Hey folks :wave: I’m genuinely glad this discussion is happening I wanted to share that at Shopify we are working on proposing features that will help Rails natively support composite primary keys. Can’t speak on behalf the Rails core team, but we will do our best to make those proposals as solid as possible to Rails core team agrees to merge them.
I’ll shamelessly plug our reasoning and performance gains from using composite primary keys on the db-level - How to Introduce Composite Primary Keys in Rails But @ryantownsend provided great insight, essentially any multi-tenant application can potentially benefit from having a tenant_id, id composite primary key. Enforcing most of database queries to a tenant-related table makes it easier to prevent cross-tenant records access. Unless you are performing some kind of a maintenance work, you would most likely want to ensure that the records loaded belong to the “current tenant” within a tenant-scoped request.
We don’t use the composite_primary_keys gem as our use-cases are fairly simple - we maintain the uniqueness of the id column which allows us to select/update/delete records by id only, we don’t have complex associations and the ones we have just work because of the id uniqueness and we also perform most of our queries per single tenant so row-constructor is not needed. But we would still prefer updating our updates like order.touch to include composite primary key clause to avoid gap locks as with InnoDB locking, if a record is being updated at the end of an index (i.e. the largest value) and is not using the PRIMARY KEY or a UNIQUE index, it will block any attempt to insert a record after it for the duration of the transaction containing the UPDATE .

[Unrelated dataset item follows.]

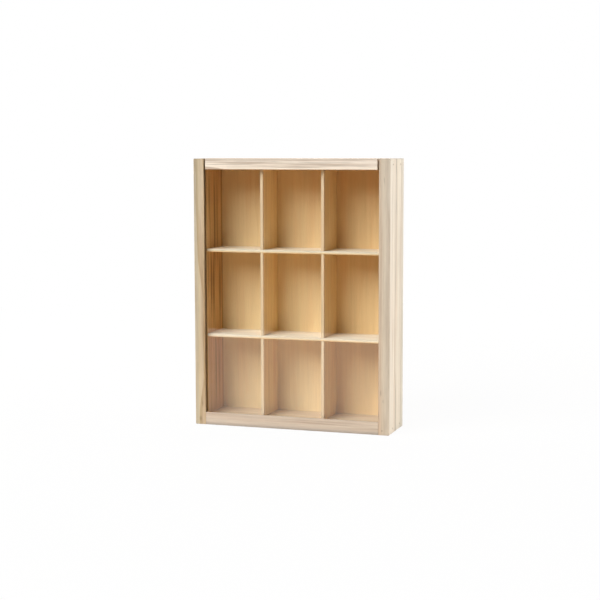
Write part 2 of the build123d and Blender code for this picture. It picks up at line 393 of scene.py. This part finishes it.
right_wood = timber(
    "right_side", "Z", pith=(58.0, 170.0), ring_width=4.6,
    pale=paint(228, 225, 215), dark=paint(196, 181, 162), seed=17.0,
    ring_strength=0.6, streakiness=0.6,
    # Across the stile's front the dip at 112.5 to 113.6, and on the side face the darker first 3 mm
    # behind the front, are painted shade of the rounded front corner.
    side_bands=[
        (102.5, (0.93, 0.84, 0.77)), (105.5, (0.91, 0.86, 0.81)), (109.0, (0.93, 0.91, 0.875)),
        (112.5, (0.87, 0.855, 0.84)), (113.6, (0.84, 0.82, 0.80)), (115.0, (1.0, 1.0, 1.0)),
    ],
    # The inner face, hidden from the front, is painted browner and warmer from behind the groove
    # back, so that the light it bounces into the case is warm.
    painted_warm_shade=((1.0, 0.76, 0.45), (106.0, 103.5), (-27.0, -22.0)),
    depth_bands=[
        (-30.0, (0.86, 0.82, 0.78)), (-28.6, (0.90, 0.87, 0.84)), (-27.0, (1.0, 1.0, 1.0)),
        (-9.0, (1.0, 0.99, 0.98)), (-3.5, (0.88, 0.86, 0.83)), (4.0, (0.96, 0.95, 0.92)),
        (14.0, (0.98, 0.97, 0.95)), (19.5, (0.87, 0.88, 0.87)), (30.0, (0.85, 0.87, 0.87)),
    ],
    marks=[
        (-3.4, 1.5, 120, 420, 0.6), (-3.0, 1.7, -60, 72, 0.55), (-6.4, 1.0, 40, 190, 0.35),
        (12.0, 0.8, 150, 340, 0.25), (19.0, 0.9, -60, 90, 0.25), (-17.0, 0.8, 40, 220, 0.15),
        (6.5, 0.7, 90, 250, 0.2), (24.0, 0.8, 60, 300, 0.2),
    ],
    flecks=[
        (105.4, -30.0, 47.0, 0.9, 5.0, 0.45), (108.0, -30.0, 38.0, 0.8, 3.0, 0.35),
        (106.8, -30.0, 5.0, 1.2, 1.3, 0.5), (108.5, -30.0, 281.0, 0.6, 5.0, 0.4),
        (115.0, -3.6, 293.0, 1.4, 9.0, 0.6), (115.0, -3.2, 252.0, 1.2, 12.0, 0.5),
    ],
)
sanded_board("left_side", "Z", "case", left_wood, seed=1.0)
sanded_board("right_side", "Z", "case", right_wood, seed=2.0)


# Bottom board: between the side boards, with a lip in front of the glass. Its
# grain runs from side to side, and it is a little pinker than the sides.
bottom_wood = timber(
    "bottom_board", "X", pith=(46.0, -58.0), ring_width=2.7,
    pale=paint(217, 202, 183), dark=paint(181, 157, 135), seed=31.0,
    ring_strength=0.65, streakiness=0.7,
    side_bands=[
        (-30.0, (0.87, 0.91, 0.96)), (-23.0, (0.89, 0.91, 0.96)), (-20.0, (1.0, 0.98, 0.92)),
        (27.0, (1.0, 0.97, 0.90)),
    ],
    # The lowest few millimetres of its front are painted darker, as shade along its lower edge
    # against the floor.
    depth_bands=[
        (0.0, (0.66, 0.67, 0.70)), (1.8, (0.74, 0.75, 0.78)), (3.6, (0.96, 0.96, 0.98)),
        (5.0, (1.0, 1.0, 1.0)), (9.0, (1.0, 1.0, 1.0)), (14.2, (1.0, 0.98, 0.97)),
    ],
)
sanded_board("bottom_board", "X", "case", bottom_wood, seed=3.0)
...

Most of the features we are about to work on won’t even explicitly be related to the composite primary keys but they will provide most of the foundations for the feature. For example row constructor was already proposed to be supported but the only concern was the proposed API. Generally it doesn’t seem that the core team was against the feature. As was mentioned in the PR, presumably an API like Model.where([:tenant_id, :id] => [[1,1], [1,2], [2,3]]) would be a better option. Or, going further and being composite primary key specific, perhaps a helper like Model.primary_key_scope([[1,1], [1,2], [2,3]])) would be a decent higher-level addition to the feature
Also some parts of Rails are almost ready to support composite keys. For example _primary_key_constraints_hash provides solid foundation for making sure that single-object methods like save update update_columns delete destroy reload will use all parts of the composite primary keys in the sql clause
Just wanted to point this out but please don’t monkeypatch it as it’s a private method and Rails can’t guarantee it will always exist :upside_down_face:
To summarize, we are looking into adding composite primary keys support to Rails and hoping that the feature will get accepted. So we welcome all kinds of feedback/questions/collaborations. Thanks! :heart:
Basically, in order to have a primary key (or any unique constraint really) on a partitioned table, the partition key (eg tenant_id) must be a part of that key. Seems to me like adding composite keys in ActiveRecord would also cover this use case.
This is one of the reasons we’re prioritizing this project at Shopify. The idea was that we can add composite keys for “real” composite key use cases but that it will also be useful for “virtual” composite keys when we need to include a tenant_id in queries for sharding. My hope is that this will improve Rails integration for Vitess and any system that uses partition key based sharding.